-- Start of Input for this task --
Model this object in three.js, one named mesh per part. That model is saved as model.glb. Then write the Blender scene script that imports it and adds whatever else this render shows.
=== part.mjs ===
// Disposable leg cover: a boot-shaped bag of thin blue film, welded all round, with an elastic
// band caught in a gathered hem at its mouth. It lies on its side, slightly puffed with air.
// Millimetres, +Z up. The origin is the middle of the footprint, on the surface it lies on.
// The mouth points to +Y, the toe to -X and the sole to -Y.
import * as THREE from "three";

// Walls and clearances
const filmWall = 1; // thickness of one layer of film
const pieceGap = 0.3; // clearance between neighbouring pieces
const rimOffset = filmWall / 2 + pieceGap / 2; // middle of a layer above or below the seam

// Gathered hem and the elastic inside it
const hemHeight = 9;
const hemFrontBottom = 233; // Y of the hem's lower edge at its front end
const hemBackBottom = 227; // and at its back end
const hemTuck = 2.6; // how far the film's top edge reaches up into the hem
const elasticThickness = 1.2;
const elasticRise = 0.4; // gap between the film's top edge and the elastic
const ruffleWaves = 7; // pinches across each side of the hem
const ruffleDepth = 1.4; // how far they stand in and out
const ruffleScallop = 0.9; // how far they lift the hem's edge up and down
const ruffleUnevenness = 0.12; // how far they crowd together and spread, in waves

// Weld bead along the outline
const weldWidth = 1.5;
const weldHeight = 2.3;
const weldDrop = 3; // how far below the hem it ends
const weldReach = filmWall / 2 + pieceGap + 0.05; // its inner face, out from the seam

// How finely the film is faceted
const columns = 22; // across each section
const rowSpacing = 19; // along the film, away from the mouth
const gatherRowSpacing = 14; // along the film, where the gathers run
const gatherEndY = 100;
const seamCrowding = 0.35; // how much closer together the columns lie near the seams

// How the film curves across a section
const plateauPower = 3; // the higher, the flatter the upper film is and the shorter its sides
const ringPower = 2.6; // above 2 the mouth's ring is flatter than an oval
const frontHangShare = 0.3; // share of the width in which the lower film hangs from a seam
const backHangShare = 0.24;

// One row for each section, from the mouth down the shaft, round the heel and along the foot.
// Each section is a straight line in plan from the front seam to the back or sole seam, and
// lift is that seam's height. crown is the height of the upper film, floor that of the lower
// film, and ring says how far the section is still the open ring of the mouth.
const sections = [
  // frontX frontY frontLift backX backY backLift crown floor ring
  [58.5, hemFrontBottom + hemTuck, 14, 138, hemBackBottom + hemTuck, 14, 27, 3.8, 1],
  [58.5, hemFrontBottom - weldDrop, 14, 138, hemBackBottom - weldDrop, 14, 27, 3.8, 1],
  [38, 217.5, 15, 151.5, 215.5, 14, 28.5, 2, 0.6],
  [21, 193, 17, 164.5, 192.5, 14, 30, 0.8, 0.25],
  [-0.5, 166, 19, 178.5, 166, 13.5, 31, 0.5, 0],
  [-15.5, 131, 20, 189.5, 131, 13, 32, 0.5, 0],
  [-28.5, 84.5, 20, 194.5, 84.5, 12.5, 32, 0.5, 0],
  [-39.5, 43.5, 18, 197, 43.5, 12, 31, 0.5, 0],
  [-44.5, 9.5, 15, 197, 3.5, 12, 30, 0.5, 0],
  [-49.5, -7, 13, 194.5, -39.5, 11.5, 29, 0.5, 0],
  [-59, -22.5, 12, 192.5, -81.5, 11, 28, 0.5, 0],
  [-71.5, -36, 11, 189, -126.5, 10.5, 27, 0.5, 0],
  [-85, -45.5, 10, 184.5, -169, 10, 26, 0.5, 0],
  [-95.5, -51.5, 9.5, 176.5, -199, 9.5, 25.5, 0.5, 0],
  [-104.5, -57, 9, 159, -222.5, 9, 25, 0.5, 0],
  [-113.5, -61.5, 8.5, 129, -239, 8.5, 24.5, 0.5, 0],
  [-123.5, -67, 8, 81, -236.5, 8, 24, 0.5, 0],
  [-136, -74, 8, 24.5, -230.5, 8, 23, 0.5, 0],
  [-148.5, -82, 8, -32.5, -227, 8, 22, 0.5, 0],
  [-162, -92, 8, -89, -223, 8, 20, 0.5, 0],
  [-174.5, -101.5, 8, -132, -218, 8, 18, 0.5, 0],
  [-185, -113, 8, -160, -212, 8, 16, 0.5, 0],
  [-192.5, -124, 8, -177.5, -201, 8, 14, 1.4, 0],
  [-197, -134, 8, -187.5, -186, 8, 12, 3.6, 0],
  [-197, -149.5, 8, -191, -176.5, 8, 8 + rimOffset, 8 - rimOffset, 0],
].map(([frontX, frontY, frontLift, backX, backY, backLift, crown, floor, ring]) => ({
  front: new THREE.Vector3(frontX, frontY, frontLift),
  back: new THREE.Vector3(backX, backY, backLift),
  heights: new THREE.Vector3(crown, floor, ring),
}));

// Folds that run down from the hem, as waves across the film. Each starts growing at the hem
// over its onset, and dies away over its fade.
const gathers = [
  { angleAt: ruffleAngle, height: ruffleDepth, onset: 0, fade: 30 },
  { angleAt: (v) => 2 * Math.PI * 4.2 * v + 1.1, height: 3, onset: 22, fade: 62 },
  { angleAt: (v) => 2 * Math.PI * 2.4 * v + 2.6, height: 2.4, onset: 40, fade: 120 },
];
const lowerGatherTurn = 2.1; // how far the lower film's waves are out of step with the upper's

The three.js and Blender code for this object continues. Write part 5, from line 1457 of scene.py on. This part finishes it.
-- End of Input for this task --
# [What is asked]
Please copy only the lines between the first line of the entries and the line with "import * as", keeping those two end lines as well, exactly as written.

# [Response below]
Model this object in three.js, one named mesh per part. That model is saved as model.glb. Then write the Blender scene script that imports it and adds whatever else this render shows.
=== part.mjs ===
// Disposable leg cover: a boot-shaped bag of thin blue film, welded all round, with an elastic
// band caught in a gathered hem at its mouth. It lies on its side, slightly puffed with air.
// Millimetres, +Z up. The origin is the middle of the footprint, on the surface it lies on.
// The mouth points to +Y, the toe to -X and the sole to -Y.
import * as THREE from "three";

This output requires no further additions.